Emergency powers now collide more directly with administrative reality: who controls the databases, the deployments, and the personnel?
What Most Coverage Misses
The overlooked story is that technical doctrine now determines political outcomes. The nationwide injunction limits sound procedure. In practice, they decide whether policies shape daily life before any trial occurs.
A second blind spot is convergence. Content moderation, advertising, and data processing are no longer legally separable. Courts are stitching them together, forcing platforms to make legal decisions instead of discretionary ones.
Why This Matters
In the short term, these rulings decide who can act quickly: presidents, police, regulators, and platforms.
In the long term, they shape default authority.

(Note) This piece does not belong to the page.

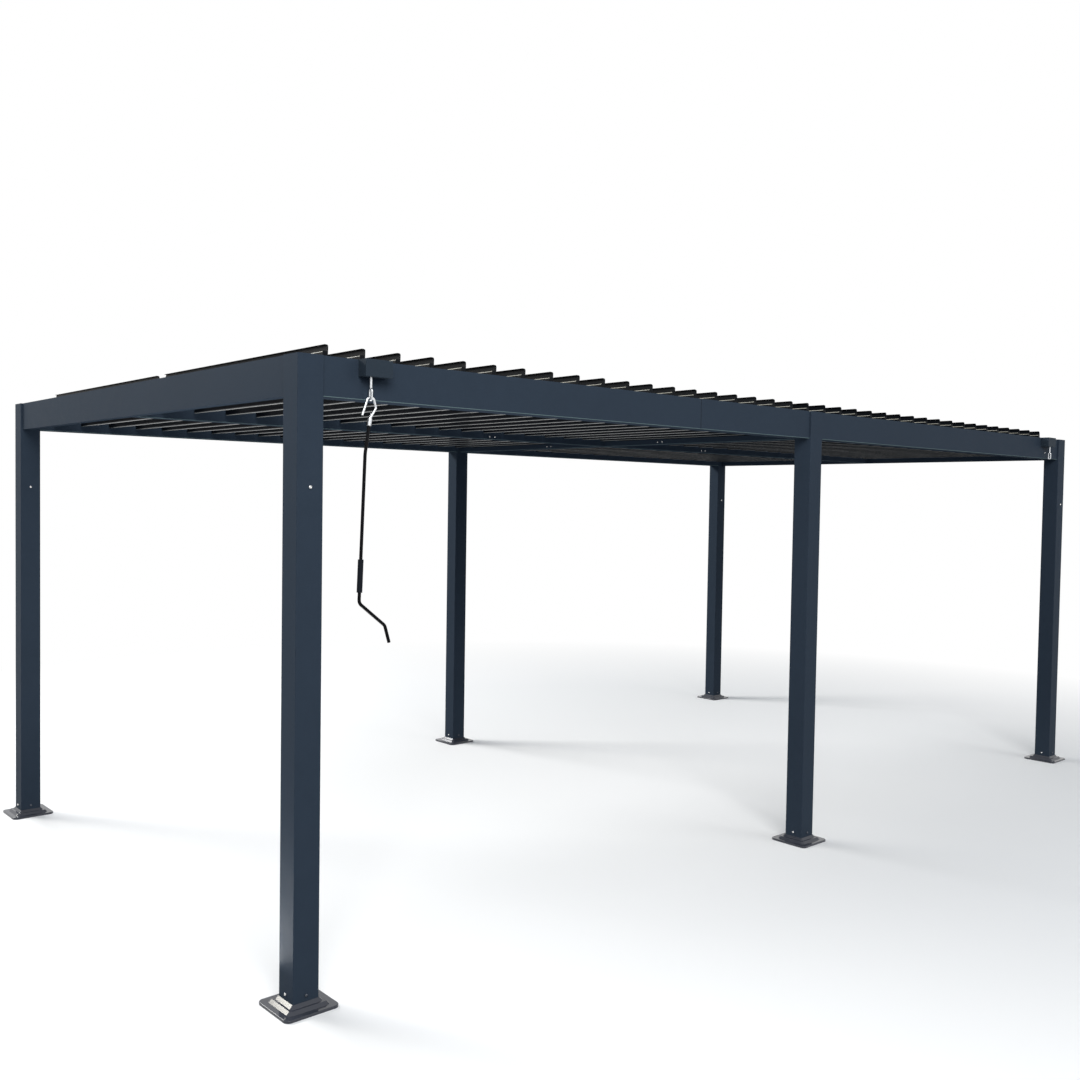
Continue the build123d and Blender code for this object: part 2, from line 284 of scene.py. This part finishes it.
def choose_shader(tree, seen, usual, instead, surface):
    """The usual shader, and the other one where seen is 1, put out on the surface socket."""
    choose = tree.nodes.new("ShaderNodeMixShader")
    for socket, source in zip(choose.inputs, (seen, usual, instead)):
        tree.links.new(source, socket)
    tree.links.new(choose.outputs[0], surface)


def new_material(name):
    material = bpy.data.materials.new(name)
    material.use_nodes = True
    shader = material.node_tree.nodes["Principled BSDF"]
    return material, material.node_tree, shader


def bump(tree, shader, height, strength, distance):
    node = tree.nodes.new("ShaderNodeBump")
    node.inputs["Strength"].default_value = strength
    node.inputs["Distance"].default_value = distance
    tree.links.new(height, node.inputs["Height"])
    tree.links.new(node.outputs["Normal"], shader.inputs["Normal"])


# Finishes

def powder_coat_group():
    """Baked powder coat: orange peel, sparse pale flecks, faint cloudiness and settled dust."""
    group, entry, leave = new_group(
        "powder_coat",
        [("Colour", "NodeSocketColor", (0.05, 0.06, 0.08, 1)),
         ("Cloud", "NodeSocketFloat", 0.08),
         ("Grain Scale", "NodeSocketFloat", 900.0),
         ("Fleck", "NodeSocketFloat", 0.25),
         ("Dust", "NodeSocketFloat", 0.12),
         ("Base Roughness", "NodeSocketFloat", 0.38),
         ("Under Roughness", "NodeSocketFloat", 0.0)],
        [("Colour", "NodeSocketColor"), ("Roughness", "NodeSocketFloat"),
         ("Height", "NodeSocketFloat")])
    links = group.links
    place = group.nodes.new("ShaderNodeTexCoord").outputs["Object"]
    cloud = noise(group, place, CLOUD_SCALE, 3.0)
    patches = noise(group, place, PATCH_SCALE, 4.0)
    grain = noise(group, place, entry.outputs["Grain Scale"], 2.0)
    fleck = noise(group, place, FLECK_SCALE, 0.0)

    cloud_sum = arithmetic(group, "ADD", cloud, patches)
    swing = arithmetic(group, "MULTIPLY", arithmetic(group, "SUBTRACT", cloud_sum, 1.0),
                       entry.outputs["Cloud"])
    tone = group.nodes.new("ShaderNodeVectorMath")
    tone.operation = "SCALE"
    links.new(entry.outputs["Colour"], tone.inputs[0])
    links.new(arithmetic(group, "ADD", swing, 1.0), tone.inputs["Scale"])

    bright = arithmetic(group, "MULTIPLY", spread(group, fleck, FLECK_RANGE),
                        entry.outputs["Fleck"])
    flecked = mix_colour(group, bright, tone.outputs["Vector"], FLECK_COLOUR)

    normal = group.nodes.new("ShaderNodeNewGeometry").outputs["Normal"]
    facing = group.nodes.new("ShaderNodeSeparateXYZ")
    links.new(normal, facing.inputs["Vector"])
    upward = spread(group, facing.outputs["Z"], UPWARD_RANGE)
    settled = spread(group, patches, DUST_PATCH_RANGE, DUST_COVER)
    dust = arithmetic(group, "MULTIPLY", arithmetic(group, "MULTIPLY", upward, settled),
                      entry.outputs["Dust"])
    links.new(mix_colour(group, dust, flecked, DUST_COLOUR), leave.inputs["Colour"])

    rough = arithmetic(group, "ADD", entry.outputs["Base Roughness"],
                       spread(group, patches, ROUGH_PATCH_RANGE, ROUGH_SWING))
    rough = arithmetic(group, "ADD", rough, arithmetic(group, "MULTIPLY", dust, DUST_ROUGHNESS))
    beneath = spread(group, facing.outputs["Z"], BENEATH_RANGE, (1.0, 0.0))
    under = arithmetic(group, "MULTIPLY", beneath, entry.outputs["Under Roughness"])
    links.new(arithmetic(group, "ADD", rough, under), leave.inputs["Roughness"])
    links.new(grain, leave.inputs["Height"])
    return group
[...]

Does the system assume permission must be earned or that power moves until stopped? The year 2025 provided different answers to that question across jurisdictions, but it left no area untouched.
The next signals to watch are procedural: how cases are structured, how legislatures respond, and whether platforms redesign systems to reduce exposure rather than increase engagement.
Real-World Impact
A small business owner in Berlin finds advertising options narrowed and compliance demands rising.
A community organiser in London plans a protest amid shifting legal uncertainty.
A migrant family in Texas experiences the difference between immediate removal and procedural delay as the difference between separation and stability.
A civil servant in Washington watches employment protections hinge on court interpretation rather than institutional tradition.
The Road Ahead
The power story of 2025 was not ideological victory. It was reallocation.
Executives gained speed in some arenas. Courts imposed brakes on others. Platforms inherited responsibility they can no longer disclaim.
The next fork depends on legislative action. If lawmakers fail to clarify boundaries, courts will continue writing the operating manual case by case. The clearest signals will be procedural, not rhetorical.